Work to complete — Copy each line below without leaving any out.

Data lines —
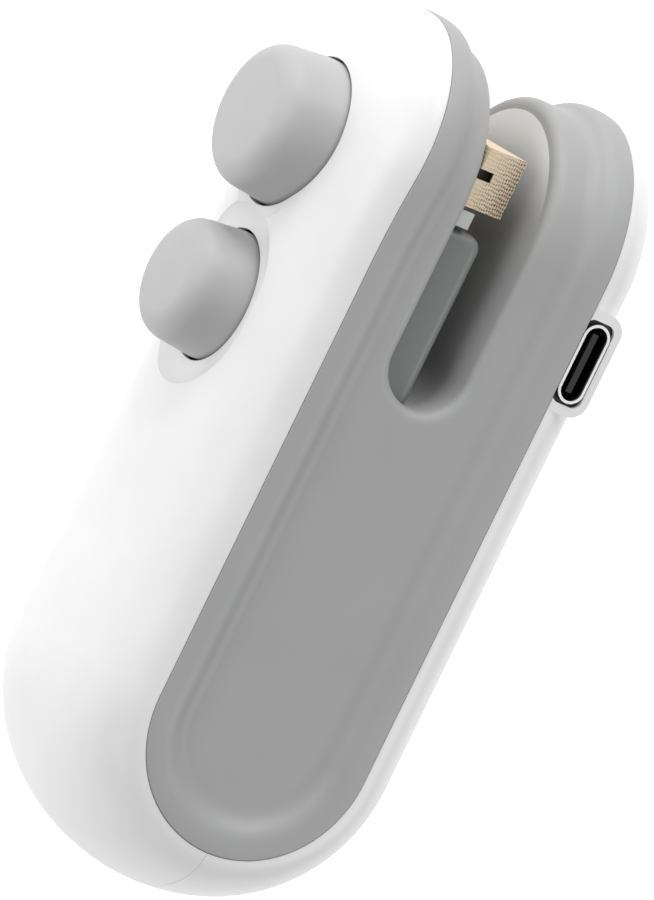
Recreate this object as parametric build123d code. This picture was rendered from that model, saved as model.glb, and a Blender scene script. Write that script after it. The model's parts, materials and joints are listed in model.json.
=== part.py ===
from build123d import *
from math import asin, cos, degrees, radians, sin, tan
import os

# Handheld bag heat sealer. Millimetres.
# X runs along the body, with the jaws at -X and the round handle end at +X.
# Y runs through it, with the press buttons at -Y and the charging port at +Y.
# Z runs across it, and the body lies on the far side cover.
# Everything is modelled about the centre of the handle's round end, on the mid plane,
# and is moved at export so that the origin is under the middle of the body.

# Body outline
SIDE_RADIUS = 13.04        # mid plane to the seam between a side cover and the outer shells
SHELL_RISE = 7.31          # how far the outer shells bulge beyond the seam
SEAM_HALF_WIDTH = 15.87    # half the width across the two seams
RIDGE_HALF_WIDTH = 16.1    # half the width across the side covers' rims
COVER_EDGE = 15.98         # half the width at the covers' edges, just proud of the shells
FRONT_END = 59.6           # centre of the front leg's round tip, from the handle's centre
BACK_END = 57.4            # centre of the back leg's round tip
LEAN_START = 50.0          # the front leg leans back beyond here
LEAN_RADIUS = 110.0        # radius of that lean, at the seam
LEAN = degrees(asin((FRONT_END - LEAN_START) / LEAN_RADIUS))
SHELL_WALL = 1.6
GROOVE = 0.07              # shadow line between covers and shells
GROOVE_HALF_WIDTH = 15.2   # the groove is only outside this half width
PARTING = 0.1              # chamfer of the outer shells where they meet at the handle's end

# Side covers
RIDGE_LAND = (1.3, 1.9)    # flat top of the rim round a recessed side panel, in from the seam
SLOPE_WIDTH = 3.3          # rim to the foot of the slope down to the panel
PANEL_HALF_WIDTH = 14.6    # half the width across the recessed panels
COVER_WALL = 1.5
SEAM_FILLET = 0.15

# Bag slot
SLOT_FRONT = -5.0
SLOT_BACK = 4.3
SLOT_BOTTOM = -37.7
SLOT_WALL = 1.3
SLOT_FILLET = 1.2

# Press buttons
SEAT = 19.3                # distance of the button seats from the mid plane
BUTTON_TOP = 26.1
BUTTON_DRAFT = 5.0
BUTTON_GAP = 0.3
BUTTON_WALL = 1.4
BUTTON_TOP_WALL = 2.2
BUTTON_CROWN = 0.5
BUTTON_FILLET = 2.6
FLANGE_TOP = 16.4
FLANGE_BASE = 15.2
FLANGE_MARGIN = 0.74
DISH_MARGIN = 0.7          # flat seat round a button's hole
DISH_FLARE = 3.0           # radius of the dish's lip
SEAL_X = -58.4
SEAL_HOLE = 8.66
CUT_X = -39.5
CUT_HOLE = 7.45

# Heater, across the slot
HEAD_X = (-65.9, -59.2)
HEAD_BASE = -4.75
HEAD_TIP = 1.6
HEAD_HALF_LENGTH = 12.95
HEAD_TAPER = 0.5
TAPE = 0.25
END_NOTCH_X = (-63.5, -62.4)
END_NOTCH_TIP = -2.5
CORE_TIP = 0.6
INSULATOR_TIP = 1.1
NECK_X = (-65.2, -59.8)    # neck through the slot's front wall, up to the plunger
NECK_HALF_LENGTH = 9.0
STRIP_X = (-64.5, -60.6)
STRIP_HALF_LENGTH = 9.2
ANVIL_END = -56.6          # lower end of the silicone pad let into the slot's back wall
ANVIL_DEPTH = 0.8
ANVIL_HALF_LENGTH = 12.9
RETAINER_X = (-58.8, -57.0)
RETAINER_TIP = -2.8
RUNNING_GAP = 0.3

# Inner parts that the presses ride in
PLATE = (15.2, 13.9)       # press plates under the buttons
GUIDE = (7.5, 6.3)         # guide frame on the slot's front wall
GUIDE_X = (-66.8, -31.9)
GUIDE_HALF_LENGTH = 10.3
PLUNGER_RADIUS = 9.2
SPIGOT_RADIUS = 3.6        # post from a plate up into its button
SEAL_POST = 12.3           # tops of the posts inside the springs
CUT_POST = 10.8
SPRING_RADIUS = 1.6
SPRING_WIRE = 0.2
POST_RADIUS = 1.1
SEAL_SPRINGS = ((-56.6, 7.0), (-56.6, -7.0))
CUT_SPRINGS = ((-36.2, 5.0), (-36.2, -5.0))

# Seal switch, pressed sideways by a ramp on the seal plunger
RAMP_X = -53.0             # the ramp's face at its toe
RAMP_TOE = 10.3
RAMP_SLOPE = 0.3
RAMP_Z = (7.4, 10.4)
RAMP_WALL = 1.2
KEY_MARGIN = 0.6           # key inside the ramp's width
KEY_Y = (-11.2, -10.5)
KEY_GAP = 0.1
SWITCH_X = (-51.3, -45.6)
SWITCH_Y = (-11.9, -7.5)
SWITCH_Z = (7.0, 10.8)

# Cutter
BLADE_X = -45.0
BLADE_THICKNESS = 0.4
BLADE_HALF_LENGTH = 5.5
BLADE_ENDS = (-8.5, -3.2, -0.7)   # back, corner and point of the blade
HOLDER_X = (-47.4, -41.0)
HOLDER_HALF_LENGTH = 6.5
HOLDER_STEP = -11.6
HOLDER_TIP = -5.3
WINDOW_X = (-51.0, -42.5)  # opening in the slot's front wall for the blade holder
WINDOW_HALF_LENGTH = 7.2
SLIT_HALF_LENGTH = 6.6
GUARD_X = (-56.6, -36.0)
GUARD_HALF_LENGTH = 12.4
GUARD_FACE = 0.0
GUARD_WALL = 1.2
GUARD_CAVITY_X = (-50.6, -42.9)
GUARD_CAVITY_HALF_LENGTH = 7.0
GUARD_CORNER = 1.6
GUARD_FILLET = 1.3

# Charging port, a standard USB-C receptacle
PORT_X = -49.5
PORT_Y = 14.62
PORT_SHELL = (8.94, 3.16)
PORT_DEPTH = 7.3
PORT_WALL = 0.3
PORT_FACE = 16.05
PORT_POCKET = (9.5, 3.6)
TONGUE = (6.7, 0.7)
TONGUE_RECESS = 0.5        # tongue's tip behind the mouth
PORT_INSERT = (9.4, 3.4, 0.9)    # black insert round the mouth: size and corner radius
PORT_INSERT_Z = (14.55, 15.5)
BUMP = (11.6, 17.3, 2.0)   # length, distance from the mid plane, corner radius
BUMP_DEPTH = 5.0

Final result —
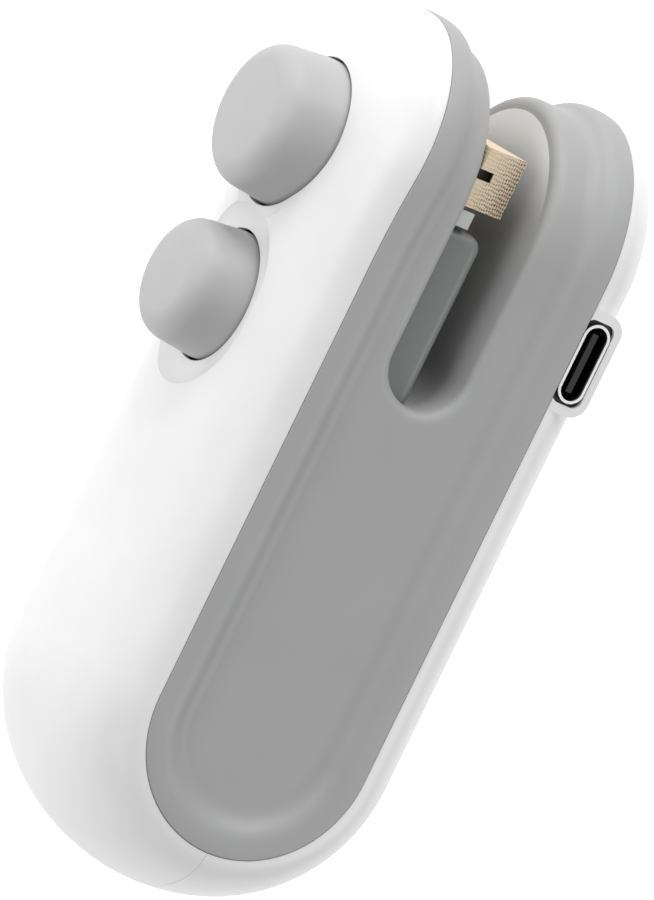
Recreate this object as parametric build123d code. This picture was rendered from that model, saved as model.glb, and a Blender scene script. Write that script after it. The model's parts, materials and joints are listed in model.json.
=== part.py ===
from build123d import *
from math import asin, cos, degrees, radians, sin, tan
import os

# Handheld bag heat sealer. Millimetres.
# X runs along the body, with the jaws at -X and the round handle end at +X.
# Y runs through it, with the press buttons at -Y and the charging port at +Y.
# Z runs across it, and the body lies on the far side cover.
# Everything is modelled about the centre of the handle's round end, on the mid plane,
# and is moved at export so that the origin is under the middle of the body.

# Body outline
SIDE_RADIUS = 13.04        # mid plane to the seam between a side cover and the outer shells
SHELL_RISE = 7.31          # how far the outer shells bulge beyond the seam
SEAM_HALF_WIDTH = 15.87    # half the width across the two seams
RIDGE_HALF_WIDTH = 16.1    # half the width across the side covers' rims
COVER_EDGE = 15.98         # half the width at the covers' edges, just proud of the shells
FRONT_END = 59.6           # centre of the front leg's round tip, from the handle's centre
BACK_END = 57.4            # centre of the back leg's round tip
LEAN_START = 50.0          # the front leg leans back beyond here
LEAN_RADIUS = 110.0        # radius of that lean, at the seam
LEAN = degrees(asin((FRONT_END - LEAN_START) / LEAN_RADIUS))
SHELL_WALL = 1.6
GROOVE = 0.07              # shadow line between covers and shells
GROOVE_HALF_WIDTH = 15.2   # the groove is only outside this half width
PARTING = 0.1              # chamfer of the outer shells where they meet at the handle's end

# Side covers
RIDGE_LAND = (1.3, 1.9)    # flat top of the rim round a recessed side panel, in from the seam
SLOPE_WIDTH = 3.3          # rim to the foot of the slope down to the panel
PANEL_HALF_WIDTH = 14.6    # half the width across the recessed panels
COVER_WALL = 1.5
SEAM_FILLET = 0.15

# Bag slot
SLOT_FRONT = -5.0
SLOT_BACK = 4.3
SLOT_BOTTOM = -37.7
SLOT_WALL = 1.3
SLOT_FILLET = 1.2

# Press buttons
SEAT = 19.3                # distance of the button seats from the mid plane
BUTTON_TOP = 26.1
BUTTON_DRAFT = 5.0
BUTTON_GAP = 0.3
BUTTON_WALL = 1.4
BUTTON_TOP_WALL = 2.2
BUTTON_CROWN = 0.5
BUTTON_FILLET = 2.6
FLANGE_TOP = 16.4
FLANGE_BASE = 15.2
FLANGE_MARGIN = 0.74
DISH_MARGIN = 0.7          # flat seat round a button's hole
DISH_FLARE = 3.0           # radius of the dish's lip
SEAL_X = -58.4
SEAL_HOLE = 8.66
CUT_X = -39.5
CUT_HOLE = 7.45

# Heater, across the slot
HEAD_X = (-65.9, -59.2)
HEAD_BASE = -4.75
HEAD_TIP = 1.6
HEAD_HALF_LENGTH = 12.95
HEAD_TAPER = 0.5
TAPE = 0.25
END_NOTCH_X = (-63.5, -62.4)
END_NOTCH_TIP = -2.5
CORE_TIP = 0.6
INSULATOR_TIP = 1.1
NECK_X = (-65.2, -59.8)    # neck through the slot's front wall, up to the plunger
NECK_HALF_LENGTH = 9.0
STRIP_X = (-64.5, -60.6)
STRIP_HALF_LENGTH = 9.2
ANVIL_END = -56.6          # lower end of the silicone pad let into the slot's back wall
ANVIL_DEPTH = 0.8
ANVIL_HALF_LENGTH = 12.9
RETAINER_X = (-58.8, -57.0)
RETAINER_TIP = -2.8
RUNNING_GAP = 0.3

# Inner parts that the presses ride in
PLATE = (15.2, 13.9)       # press plates under the buttons
GUIDE = (7.5, 6.3)         # guide frame on the slot's front wall
GUIDE_X = (-66.8, -31.9)
GUIDE_HALF_LENGTH = 10.3
PLUNGER_RADIUS = 9.2
SPIGOT_RADIUS = 3.6        # post from a plate up into its button
SEAL_POST = 12.3           # tops of the posts inside the springs
CUT_POST = 10.8
SPRING_RADIUS = 1.6
SPRING_WIRE = 0.2
POST_RADIUS = 1.1
SEAL_SPRINGS = ((-56.6, 7.0), (-56.6, -7.0))
CUT_SPRINGS = ((-36.2, 5.0), (-36.2, -5.0))

# Seal switch, pressed sideways by a ramp on the seal plunger
RAMP_X = -53.0             # the ramp's face at its toe
RAMP_TOE = 10.3
RAMP_SLOPE = 0.3
RAMP_Z = (7.4, 10.4)
RAMP_WALL = 1.2
KEY_MARGIN = 0.6           # key inside the ramp's width
KEY_Y = (-11.2, -10.5)
KEY_GAP = 0.1
SWITCH_X = (-51.3, -45.6)
SWITCH_Y = (-11.9, -7.5)
SWITCH_Z = (7.0, 10.8)

# Cutter
BLADE_X = -45.0
BLADE_THICKNESS = 0.4
BLADE_HALF_LENGTH = 5.5
BLADE_ENDS = (-8.5, -3.2, -0.7)   # back, corner and point of the blade
HOLDER_X = (-47.4, -41.0)
HOLDER_HALF_LENGTH = 6.5
HOLDER_STEP = -11.6
HOLDER_TIP = -5.3
WINDOW_X = (-51.0, -42.5)  # opening in the slot's front wall for the blade holder
WINDOW_HALF_LENGTH = 7.2
SLIT_HALF_LENGTH = 6.6
GUARD_X = (-56.6, -36.0)
GUARD_HALF_LENGTH = 12.4
GUARD_FACE = 0.0
GUARD_WALL = 1.2
GUARD_CAVITY_X = (-50.6, -42.9)
GUARD_CAVITY_HALF_LENGTH = 7.0
GUARD_CORNER = 1.6
GUARD_FILLET = 1.3

# Charging port, a standard USB-C receptacle
PORT_X = -49.5
PORT_Y = 14.62
PORT_SHELL = (8.94, 3.16)
PORT_DEPTH = 7.3
PORT_WALL = 0.3
PORT_FACE = 16.05
PORT_POCKET = (9.5, 3.6)
TONGUE = (6.7, 0.7)
TONGUE_RECESS = 0.5        # tongue's tip behind the mouth
PORT_INSERT = (9.4, 3.4, 0.9)    # black insert round the mouth: size and corner radius
PORT_INSERT_Z = (14.55, 15.5)
BUMP = (11.6, 17.3, 2.0)   # length, distance from the mid plane, corner radius
BUMP_DEPTH = 5.0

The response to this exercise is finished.